» The data:
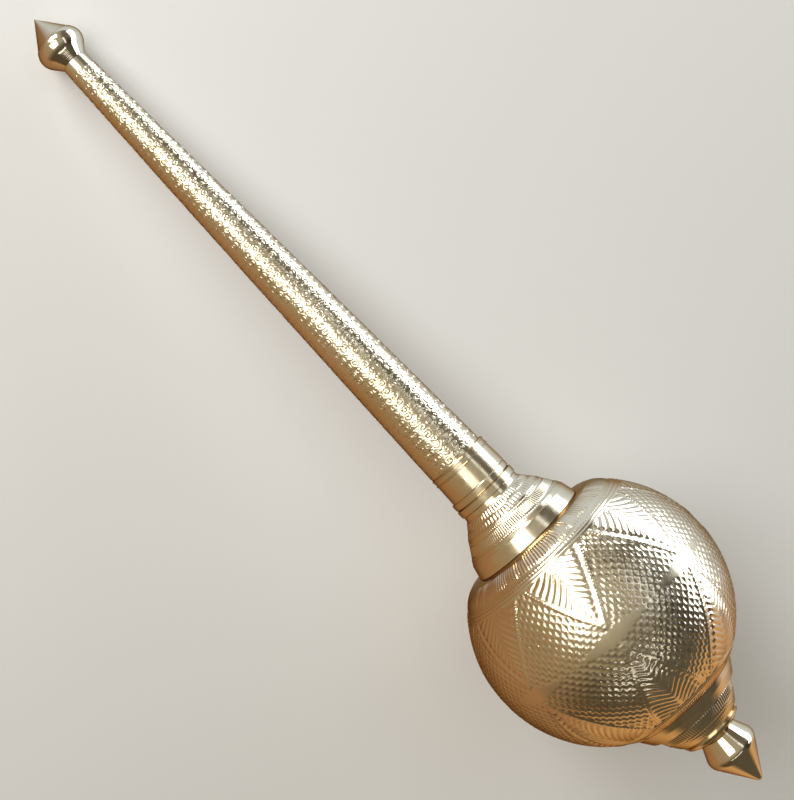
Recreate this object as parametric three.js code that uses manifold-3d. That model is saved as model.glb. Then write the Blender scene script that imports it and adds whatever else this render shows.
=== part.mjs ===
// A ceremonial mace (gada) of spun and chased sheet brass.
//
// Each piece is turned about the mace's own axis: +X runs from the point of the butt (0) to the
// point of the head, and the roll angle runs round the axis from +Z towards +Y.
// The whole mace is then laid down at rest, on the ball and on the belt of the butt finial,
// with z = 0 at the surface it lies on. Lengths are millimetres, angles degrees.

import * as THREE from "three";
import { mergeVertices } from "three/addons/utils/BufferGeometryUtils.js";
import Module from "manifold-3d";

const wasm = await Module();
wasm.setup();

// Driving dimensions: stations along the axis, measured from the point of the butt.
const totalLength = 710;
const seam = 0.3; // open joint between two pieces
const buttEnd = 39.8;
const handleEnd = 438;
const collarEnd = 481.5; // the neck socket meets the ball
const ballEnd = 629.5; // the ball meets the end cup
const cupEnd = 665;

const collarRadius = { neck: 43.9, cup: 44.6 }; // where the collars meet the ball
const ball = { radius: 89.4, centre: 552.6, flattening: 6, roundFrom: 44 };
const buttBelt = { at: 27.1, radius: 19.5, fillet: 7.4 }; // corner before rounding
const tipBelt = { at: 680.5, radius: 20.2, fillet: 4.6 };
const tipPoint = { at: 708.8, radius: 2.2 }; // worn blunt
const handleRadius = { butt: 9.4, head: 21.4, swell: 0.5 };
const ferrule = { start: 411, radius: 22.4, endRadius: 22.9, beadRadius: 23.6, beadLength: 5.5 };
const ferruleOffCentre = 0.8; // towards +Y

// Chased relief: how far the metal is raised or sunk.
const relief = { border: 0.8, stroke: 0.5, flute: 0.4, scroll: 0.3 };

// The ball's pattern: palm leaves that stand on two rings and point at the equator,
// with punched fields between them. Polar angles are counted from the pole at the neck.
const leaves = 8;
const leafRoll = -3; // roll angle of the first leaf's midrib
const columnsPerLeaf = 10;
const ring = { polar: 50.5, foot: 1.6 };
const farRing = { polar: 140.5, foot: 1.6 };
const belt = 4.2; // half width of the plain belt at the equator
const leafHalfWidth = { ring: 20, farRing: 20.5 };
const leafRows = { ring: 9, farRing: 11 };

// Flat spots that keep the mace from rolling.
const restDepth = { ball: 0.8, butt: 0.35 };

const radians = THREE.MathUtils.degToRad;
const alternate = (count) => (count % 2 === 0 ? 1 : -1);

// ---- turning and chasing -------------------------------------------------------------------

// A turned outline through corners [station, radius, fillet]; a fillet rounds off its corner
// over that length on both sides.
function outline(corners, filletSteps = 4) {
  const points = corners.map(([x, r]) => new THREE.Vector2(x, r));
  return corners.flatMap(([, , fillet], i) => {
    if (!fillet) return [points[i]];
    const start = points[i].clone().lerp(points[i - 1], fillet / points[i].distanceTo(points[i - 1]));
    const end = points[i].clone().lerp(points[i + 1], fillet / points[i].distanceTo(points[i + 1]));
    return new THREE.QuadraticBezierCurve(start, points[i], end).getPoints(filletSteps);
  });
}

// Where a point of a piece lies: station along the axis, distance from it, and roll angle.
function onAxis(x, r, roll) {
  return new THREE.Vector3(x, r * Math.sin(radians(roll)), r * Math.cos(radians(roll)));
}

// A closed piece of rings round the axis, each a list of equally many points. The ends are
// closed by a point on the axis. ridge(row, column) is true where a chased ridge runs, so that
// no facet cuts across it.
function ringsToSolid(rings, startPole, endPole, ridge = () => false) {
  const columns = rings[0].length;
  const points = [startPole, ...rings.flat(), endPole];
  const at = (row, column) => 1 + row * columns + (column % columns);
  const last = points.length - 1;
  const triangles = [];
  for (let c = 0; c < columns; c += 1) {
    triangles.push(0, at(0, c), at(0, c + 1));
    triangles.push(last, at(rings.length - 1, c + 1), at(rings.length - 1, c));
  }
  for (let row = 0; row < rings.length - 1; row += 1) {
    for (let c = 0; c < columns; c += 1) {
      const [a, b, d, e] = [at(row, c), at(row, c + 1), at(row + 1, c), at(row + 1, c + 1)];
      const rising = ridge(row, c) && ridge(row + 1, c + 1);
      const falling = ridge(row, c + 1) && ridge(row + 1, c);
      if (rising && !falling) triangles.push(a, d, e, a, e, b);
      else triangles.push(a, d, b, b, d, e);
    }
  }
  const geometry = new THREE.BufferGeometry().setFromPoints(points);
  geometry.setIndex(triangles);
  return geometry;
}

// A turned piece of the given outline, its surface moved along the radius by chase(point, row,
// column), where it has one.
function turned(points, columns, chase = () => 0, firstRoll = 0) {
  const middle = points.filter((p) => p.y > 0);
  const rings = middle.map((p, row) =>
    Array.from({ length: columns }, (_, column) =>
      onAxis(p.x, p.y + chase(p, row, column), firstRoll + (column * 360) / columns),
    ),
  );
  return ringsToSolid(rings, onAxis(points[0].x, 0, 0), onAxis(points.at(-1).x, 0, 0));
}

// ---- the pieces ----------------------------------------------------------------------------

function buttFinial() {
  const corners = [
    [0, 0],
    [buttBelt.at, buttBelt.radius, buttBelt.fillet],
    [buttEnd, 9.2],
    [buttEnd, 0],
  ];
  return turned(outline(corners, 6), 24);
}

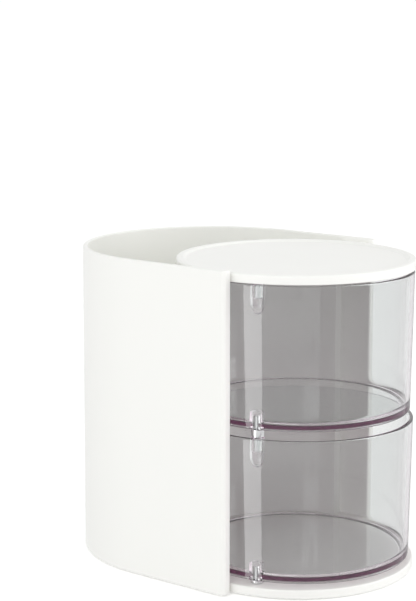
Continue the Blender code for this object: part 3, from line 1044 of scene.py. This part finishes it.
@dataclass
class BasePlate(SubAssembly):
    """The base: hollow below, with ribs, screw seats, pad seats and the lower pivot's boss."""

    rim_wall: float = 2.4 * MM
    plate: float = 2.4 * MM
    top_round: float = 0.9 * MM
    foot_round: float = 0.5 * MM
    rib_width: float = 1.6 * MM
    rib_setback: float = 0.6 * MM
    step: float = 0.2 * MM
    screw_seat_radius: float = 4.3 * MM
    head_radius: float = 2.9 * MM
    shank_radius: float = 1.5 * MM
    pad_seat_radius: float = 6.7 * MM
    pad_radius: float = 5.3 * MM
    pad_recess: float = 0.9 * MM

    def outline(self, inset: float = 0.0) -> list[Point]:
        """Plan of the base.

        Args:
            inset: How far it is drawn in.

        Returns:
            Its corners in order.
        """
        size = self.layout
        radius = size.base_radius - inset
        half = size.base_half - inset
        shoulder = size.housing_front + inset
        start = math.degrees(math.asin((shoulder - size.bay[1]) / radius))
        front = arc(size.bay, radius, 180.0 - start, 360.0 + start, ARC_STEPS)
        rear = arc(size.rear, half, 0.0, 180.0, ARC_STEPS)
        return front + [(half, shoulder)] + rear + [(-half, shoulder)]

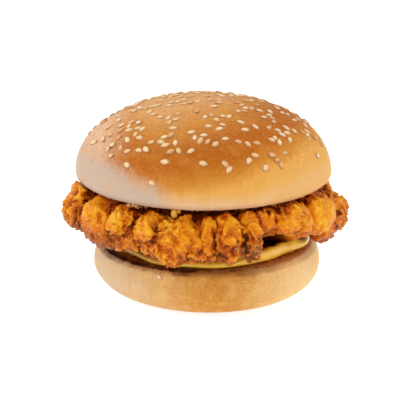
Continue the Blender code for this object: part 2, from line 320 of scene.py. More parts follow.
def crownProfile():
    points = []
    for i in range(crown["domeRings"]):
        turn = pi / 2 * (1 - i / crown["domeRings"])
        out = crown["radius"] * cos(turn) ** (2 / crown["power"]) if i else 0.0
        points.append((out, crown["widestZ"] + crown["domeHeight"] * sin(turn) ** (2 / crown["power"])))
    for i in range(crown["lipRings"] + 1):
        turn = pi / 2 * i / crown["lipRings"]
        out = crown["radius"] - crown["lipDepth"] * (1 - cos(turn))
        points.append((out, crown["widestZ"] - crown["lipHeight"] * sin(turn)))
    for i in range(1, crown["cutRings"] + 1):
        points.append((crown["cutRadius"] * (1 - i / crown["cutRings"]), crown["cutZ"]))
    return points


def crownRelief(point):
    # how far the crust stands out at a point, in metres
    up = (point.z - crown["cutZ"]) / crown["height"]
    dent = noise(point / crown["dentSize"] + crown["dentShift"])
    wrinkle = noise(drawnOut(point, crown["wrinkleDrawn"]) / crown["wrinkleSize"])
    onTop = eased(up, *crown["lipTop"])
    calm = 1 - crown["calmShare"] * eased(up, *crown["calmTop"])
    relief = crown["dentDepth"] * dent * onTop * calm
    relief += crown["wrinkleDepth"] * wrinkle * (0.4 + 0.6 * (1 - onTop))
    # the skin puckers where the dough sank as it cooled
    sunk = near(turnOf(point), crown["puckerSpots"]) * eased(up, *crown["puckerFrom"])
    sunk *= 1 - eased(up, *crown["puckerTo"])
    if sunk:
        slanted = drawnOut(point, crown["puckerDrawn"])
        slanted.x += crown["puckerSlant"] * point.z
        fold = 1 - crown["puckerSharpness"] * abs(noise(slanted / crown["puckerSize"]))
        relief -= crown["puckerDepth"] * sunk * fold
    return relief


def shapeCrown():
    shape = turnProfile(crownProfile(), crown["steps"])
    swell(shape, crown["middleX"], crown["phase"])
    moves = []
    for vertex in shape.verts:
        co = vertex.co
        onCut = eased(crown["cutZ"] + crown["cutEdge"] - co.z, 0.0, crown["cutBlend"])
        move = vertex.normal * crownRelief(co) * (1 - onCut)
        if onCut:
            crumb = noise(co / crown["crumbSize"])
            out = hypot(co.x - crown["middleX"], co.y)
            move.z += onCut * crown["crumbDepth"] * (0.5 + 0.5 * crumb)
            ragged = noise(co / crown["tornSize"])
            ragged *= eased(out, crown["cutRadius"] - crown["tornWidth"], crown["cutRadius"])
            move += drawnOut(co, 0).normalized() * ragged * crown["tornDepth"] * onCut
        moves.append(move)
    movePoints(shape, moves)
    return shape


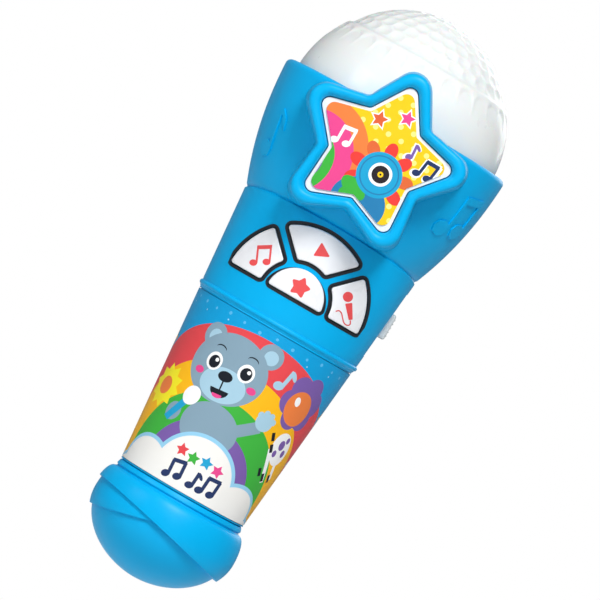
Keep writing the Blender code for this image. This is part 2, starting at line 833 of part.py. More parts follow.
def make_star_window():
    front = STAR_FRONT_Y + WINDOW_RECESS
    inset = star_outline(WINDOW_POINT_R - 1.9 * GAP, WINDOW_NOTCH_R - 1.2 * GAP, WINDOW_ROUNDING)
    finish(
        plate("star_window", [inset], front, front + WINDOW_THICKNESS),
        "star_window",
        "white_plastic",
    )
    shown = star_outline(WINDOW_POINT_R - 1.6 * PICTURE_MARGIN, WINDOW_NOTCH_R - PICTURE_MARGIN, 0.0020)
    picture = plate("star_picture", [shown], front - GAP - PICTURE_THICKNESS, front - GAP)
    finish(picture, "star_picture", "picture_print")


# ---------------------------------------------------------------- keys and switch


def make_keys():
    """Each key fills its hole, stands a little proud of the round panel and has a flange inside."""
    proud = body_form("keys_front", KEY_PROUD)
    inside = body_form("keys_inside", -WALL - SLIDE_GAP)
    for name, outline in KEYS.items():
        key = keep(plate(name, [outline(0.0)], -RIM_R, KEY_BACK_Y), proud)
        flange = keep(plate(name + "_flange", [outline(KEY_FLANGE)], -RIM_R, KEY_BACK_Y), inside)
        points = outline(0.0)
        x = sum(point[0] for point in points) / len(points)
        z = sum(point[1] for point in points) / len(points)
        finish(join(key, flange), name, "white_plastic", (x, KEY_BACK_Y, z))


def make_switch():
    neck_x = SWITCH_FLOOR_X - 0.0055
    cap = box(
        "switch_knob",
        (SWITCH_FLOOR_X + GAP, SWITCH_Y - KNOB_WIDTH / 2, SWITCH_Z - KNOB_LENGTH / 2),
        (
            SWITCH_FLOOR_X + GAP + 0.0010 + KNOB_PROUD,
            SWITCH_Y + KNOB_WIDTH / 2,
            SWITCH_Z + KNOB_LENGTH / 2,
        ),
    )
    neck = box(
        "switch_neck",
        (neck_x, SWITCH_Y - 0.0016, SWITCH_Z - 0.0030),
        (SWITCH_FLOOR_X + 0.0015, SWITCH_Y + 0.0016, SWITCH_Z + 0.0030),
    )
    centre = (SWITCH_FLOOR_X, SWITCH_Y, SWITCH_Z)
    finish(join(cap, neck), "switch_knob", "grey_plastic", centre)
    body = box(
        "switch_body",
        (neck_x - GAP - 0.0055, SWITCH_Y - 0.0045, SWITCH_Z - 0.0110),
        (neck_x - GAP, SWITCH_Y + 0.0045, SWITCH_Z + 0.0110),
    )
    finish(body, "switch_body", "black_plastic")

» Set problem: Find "Blender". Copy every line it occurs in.

» The result:
Recreate this object as parametric three.js code that uses manifold-3d. That model is saved as model.glb. Then write the Blender scene script that imports it and adds whatever else this render shows.
Continue the Blender code for this object: part 3, from line 1044 of scene.py. This part finishes it.
Continue the Blender code for this object: part 2, from line 320 of scene.py. More parts follow.
Keep writing the Blender code for this image. This is part 2, starting at line 833 of part.py. More parts follow.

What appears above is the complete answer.